55. In my judgment, at the conclusion of what I consider to have been an unnecessarily lengthy and contentious detailed assessment hearing, the Deputy Master exercised her discretion under CPR44.3 in an appropriate way.
56. I therefore refuse permission in relation to the Respondents’ appeal relating to proportionality. I would have refused permission too on that part of the Appellant’s appeal that relates to proportionality. In the event, as I have refused permission to the respondent, the Appellant withdraws this ground.
DISPOSAL
57. The effect of my decision in relation to ground 1 of the Appellant’s appeal is that the assessment will have to be set aside and the costs payable will have to be reassessed, excluding the costs common to all three appeals.
58. As I canvassed with the parties, it seems to me that there would be benefit in the new detailed assessment being reserved to Master Howarth as he has sat with me as an assessor today and, with his agreement, I direct that.
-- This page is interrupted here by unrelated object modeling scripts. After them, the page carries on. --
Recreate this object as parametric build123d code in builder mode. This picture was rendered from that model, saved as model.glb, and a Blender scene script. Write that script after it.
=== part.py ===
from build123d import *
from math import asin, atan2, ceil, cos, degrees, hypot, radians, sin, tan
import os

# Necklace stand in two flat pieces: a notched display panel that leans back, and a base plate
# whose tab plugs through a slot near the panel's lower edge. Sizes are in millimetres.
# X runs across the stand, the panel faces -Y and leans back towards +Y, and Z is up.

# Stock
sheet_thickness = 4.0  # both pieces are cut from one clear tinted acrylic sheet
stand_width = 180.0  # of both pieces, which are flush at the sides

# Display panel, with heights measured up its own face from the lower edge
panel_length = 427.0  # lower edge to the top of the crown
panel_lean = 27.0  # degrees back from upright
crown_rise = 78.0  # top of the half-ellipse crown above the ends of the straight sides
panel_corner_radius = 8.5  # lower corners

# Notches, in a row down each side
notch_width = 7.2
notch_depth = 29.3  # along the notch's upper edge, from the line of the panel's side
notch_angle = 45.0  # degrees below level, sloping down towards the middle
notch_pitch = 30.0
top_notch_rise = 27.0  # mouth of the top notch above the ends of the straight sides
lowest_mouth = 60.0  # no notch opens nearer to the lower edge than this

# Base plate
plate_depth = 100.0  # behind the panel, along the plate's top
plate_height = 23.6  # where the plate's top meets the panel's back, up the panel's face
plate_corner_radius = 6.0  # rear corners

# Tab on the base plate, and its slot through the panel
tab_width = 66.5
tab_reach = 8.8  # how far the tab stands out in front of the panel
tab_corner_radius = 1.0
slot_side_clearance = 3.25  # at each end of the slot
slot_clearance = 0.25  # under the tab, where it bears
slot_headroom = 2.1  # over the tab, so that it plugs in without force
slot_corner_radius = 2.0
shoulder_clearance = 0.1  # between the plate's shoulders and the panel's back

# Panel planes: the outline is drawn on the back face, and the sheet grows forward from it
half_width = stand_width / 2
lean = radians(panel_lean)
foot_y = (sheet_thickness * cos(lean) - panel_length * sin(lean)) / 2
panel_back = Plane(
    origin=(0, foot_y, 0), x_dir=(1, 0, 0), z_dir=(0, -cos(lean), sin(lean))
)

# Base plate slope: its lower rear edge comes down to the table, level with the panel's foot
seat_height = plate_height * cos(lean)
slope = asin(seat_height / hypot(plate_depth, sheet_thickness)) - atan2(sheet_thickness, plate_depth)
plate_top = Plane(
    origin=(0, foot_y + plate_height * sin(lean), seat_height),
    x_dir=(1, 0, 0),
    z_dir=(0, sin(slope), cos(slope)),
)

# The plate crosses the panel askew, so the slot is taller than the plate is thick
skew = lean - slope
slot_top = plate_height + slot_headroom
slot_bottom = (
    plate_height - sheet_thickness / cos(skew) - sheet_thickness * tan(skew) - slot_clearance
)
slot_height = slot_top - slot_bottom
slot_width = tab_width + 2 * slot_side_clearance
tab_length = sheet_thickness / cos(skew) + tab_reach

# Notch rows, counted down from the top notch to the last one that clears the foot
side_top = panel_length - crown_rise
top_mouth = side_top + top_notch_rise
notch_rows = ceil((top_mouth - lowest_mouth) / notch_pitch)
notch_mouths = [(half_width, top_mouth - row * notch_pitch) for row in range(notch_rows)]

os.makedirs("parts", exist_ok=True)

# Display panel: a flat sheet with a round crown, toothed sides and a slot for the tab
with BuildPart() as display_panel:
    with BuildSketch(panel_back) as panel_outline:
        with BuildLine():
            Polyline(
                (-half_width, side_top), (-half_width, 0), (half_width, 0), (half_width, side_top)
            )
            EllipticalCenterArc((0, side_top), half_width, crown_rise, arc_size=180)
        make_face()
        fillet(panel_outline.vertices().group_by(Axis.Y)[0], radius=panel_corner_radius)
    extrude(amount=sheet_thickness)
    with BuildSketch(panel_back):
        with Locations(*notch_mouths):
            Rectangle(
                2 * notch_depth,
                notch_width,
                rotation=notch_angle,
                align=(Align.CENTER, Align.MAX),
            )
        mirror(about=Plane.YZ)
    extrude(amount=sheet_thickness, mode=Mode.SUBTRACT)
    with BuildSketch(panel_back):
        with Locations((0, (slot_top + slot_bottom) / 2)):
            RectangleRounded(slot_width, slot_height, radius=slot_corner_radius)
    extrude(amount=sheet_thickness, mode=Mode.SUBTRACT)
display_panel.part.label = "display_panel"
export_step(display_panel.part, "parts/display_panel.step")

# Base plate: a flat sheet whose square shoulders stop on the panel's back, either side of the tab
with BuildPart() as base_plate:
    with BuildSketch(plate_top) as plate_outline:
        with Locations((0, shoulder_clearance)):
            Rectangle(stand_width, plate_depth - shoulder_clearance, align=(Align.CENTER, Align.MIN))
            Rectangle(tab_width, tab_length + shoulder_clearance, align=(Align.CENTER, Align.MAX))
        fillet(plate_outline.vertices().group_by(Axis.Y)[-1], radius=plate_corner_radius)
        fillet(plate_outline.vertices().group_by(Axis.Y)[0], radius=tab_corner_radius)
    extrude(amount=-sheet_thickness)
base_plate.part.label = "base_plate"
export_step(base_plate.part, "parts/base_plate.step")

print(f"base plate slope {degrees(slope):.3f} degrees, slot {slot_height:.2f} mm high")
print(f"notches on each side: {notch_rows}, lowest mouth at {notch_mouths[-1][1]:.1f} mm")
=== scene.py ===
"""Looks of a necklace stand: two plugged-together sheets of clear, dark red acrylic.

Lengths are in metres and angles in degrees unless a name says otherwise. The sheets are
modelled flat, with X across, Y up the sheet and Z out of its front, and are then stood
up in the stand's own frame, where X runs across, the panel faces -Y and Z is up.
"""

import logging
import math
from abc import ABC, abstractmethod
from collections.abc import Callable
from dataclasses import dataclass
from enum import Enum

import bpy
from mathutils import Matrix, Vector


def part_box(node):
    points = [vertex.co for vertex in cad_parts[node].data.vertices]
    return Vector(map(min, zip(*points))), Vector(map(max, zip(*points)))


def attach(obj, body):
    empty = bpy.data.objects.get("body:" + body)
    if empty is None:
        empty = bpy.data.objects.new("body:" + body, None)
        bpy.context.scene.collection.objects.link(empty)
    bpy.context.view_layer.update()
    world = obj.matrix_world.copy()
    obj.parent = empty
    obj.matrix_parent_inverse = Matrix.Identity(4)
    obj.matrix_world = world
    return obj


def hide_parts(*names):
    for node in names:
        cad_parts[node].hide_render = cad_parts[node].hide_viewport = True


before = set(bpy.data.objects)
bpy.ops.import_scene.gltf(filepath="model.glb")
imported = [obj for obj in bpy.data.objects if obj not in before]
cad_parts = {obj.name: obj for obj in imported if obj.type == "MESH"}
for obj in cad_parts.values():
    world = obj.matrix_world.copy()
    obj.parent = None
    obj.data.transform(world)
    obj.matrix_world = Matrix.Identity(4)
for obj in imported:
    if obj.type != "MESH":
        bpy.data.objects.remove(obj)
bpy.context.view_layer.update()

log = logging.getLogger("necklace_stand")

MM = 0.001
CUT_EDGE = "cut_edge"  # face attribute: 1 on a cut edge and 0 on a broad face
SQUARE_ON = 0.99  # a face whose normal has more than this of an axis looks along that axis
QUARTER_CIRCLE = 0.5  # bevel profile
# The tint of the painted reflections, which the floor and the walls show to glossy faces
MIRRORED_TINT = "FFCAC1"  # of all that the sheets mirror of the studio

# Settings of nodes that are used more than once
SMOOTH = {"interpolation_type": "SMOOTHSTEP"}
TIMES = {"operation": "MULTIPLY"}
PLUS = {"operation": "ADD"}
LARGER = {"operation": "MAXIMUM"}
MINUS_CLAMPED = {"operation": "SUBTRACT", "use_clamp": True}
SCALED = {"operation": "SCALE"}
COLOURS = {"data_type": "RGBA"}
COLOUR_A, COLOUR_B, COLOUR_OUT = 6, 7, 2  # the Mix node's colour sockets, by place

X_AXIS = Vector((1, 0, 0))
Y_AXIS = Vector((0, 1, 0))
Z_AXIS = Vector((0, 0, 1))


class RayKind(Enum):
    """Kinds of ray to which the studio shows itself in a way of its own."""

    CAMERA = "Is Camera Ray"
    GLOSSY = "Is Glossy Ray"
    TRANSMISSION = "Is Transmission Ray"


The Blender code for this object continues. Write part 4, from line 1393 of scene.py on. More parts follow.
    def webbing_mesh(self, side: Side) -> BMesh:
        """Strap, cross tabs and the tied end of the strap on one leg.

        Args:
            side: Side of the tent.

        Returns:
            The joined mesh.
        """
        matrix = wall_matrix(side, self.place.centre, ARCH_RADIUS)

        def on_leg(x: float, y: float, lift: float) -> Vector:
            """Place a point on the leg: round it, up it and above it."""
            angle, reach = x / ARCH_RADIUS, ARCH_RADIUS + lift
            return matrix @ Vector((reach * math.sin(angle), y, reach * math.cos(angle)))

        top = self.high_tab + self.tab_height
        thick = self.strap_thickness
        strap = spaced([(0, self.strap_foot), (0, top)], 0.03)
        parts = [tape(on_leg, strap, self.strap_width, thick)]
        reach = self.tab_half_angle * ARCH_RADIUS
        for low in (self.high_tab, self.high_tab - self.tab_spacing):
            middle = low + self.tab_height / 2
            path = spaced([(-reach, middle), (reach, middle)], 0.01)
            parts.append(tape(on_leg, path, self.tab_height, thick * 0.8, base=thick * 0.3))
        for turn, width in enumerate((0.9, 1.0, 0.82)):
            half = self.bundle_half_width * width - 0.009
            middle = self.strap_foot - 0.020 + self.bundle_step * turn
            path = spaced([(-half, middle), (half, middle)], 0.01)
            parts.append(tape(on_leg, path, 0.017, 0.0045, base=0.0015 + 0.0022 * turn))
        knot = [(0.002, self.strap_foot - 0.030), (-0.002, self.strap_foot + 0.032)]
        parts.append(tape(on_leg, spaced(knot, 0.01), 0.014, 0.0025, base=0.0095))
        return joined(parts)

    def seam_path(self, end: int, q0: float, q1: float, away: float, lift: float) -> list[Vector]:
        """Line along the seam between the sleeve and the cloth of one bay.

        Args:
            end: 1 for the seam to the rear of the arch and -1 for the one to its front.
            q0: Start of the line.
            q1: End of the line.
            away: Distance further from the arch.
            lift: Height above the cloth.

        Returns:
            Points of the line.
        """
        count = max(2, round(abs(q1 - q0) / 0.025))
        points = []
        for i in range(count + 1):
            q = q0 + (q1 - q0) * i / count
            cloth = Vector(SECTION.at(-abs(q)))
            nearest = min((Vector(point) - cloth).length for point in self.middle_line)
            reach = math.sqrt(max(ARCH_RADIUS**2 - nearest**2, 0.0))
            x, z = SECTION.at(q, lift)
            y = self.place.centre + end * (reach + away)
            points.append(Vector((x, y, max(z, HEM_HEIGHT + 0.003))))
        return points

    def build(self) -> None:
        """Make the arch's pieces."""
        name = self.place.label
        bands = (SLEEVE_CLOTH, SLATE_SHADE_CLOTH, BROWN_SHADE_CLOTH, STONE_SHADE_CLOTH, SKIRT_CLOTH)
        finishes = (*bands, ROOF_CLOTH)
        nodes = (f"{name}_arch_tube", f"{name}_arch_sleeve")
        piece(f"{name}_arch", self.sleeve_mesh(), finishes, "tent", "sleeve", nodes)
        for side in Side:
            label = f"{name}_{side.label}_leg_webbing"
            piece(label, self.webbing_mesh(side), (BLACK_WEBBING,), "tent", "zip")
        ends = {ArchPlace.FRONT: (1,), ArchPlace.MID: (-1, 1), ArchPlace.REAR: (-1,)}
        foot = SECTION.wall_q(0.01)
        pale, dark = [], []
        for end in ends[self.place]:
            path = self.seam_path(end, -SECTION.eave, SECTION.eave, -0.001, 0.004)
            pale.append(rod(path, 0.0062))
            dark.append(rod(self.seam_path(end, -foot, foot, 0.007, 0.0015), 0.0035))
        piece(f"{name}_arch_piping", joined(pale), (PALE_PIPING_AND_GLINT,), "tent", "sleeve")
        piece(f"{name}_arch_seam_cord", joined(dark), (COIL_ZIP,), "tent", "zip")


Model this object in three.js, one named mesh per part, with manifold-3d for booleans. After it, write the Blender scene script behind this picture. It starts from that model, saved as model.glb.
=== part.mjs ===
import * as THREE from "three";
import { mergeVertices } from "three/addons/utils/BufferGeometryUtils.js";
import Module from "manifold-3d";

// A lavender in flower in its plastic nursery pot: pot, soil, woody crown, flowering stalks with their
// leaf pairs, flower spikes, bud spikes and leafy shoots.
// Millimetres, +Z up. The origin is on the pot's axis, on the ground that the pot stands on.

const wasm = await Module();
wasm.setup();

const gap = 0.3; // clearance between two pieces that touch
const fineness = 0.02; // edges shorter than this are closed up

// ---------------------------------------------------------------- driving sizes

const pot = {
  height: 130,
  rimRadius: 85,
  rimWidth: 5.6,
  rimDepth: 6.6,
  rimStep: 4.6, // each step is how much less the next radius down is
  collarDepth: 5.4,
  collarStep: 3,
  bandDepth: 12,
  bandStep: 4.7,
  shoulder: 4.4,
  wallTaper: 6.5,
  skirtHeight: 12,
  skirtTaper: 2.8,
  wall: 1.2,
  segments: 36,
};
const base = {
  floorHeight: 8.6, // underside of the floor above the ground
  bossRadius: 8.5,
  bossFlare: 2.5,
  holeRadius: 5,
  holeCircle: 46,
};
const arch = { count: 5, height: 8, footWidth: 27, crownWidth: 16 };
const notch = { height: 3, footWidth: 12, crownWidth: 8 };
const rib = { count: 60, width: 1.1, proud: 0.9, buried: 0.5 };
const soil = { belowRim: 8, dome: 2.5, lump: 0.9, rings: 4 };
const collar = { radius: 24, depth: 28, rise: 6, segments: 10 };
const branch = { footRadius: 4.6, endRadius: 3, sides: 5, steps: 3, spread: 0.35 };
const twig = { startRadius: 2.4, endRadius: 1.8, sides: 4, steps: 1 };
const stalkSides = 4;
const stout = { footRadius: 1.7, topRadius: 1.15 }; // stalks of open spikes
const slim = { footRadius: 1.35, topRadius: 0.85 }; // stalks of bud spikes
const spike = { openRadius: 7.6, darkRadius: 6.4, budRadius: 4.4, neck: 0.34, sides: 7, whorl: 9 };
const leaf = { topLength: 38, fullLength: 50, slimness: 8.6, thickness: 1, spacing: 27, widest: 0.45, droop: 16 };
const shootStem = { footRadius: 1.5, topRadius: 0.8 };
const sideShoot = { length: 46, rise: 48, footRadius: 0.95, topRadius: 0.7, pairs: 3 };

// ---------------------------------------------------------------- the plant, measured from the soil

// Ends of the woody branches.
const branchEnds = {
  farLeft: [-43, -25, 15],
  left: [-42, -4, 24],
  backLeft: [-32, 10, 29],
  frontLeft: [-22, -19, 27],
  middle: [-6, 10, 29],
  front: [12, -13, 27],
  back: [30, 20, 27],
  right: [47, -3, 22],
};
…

59. In hope rather than any expectation given the history I would urge the parties to consider whether they might now reach a sensible consensual resolution. I am sure neither party seriously intended matters to become so protracted. Even at this stage it seems to me that litigation risks exist on both sides. I stress that the exercise of the discretion in relation to proportionality is again at large. For my part, without expressing any concluded view at all, I consider that the unfairness identified by Mr Stacey in applying what was probably a bad order, may have some bearing on the exercise of that discretion. I say no more than that.